Over noisy wireless channel, channel coding plays a essential role for protecting the transmitted data. In this thesis, we evaluate the performance of channel coding in 3GPP and complete a real-time implementation on a digital signal processor (DSP). Furthermore, we revise our previous implementation of H.263+ video coder for the purpose of improving the quality of encoded pictures. Both implementations use the TI TMS320C62xx, a powerful processor with fixed-point arithmetic. We briefly introduce two channel coding schemes in 3GPP, convolutional coding and turbo coding.
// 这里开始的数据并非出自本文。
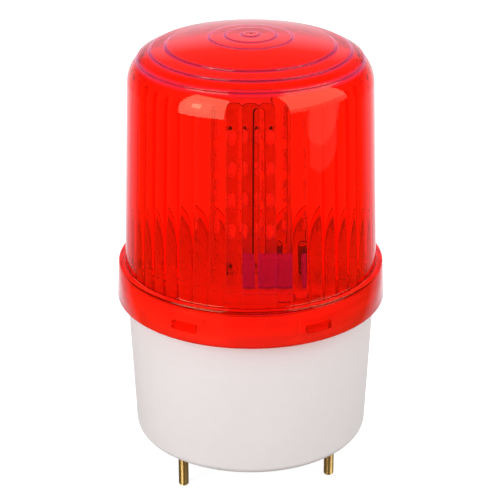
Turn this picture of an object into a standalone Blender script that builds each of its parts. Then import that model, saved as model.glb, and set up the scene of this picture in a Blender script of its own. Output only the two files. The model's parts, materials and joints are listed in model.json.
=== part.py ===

We adopt the former in our implementation because it is less complicated. To evaluate the ability of convolutional codes, we use two channel error models. They are Additive White Gaussian Noise (AWGN) channel and Rayleigh fading channel (Gilbert model). For decoding the convolutional codes, we use truncated Viterbi algorithm. We design a function flow at first and then verify the functionalities by building an ANSI C program. Finally, we refine our codes by taking advantages of the DSP architecture and computation power to produce an efficient program. Overall, our convolutional encoder can handle more than 1 Mbps, while our Viterbi decoder can handle only 9.57 Kbps. We also give a short introduction to H.263+. In our previous implementation, we use the diamond search and a fixed-point DIF DCT to reduce the computation complexity of the entire codec. Rounding errors due to the DCT reduce the quality of encoded pictures. We try to use the fixed-point DCT defined in H.623+ Annex W for an alternative. We use the methodology supported in H.263+ Annex A to compare accuracy of these two DCT algorithms. Though adopting the DCT in Annex W provides better quality of encoded pictures, the video coder suffers speed degradation. The entire system using one DSP for both encoding and decoding processes only 9 frames per second, instead of 15 frames per second originally.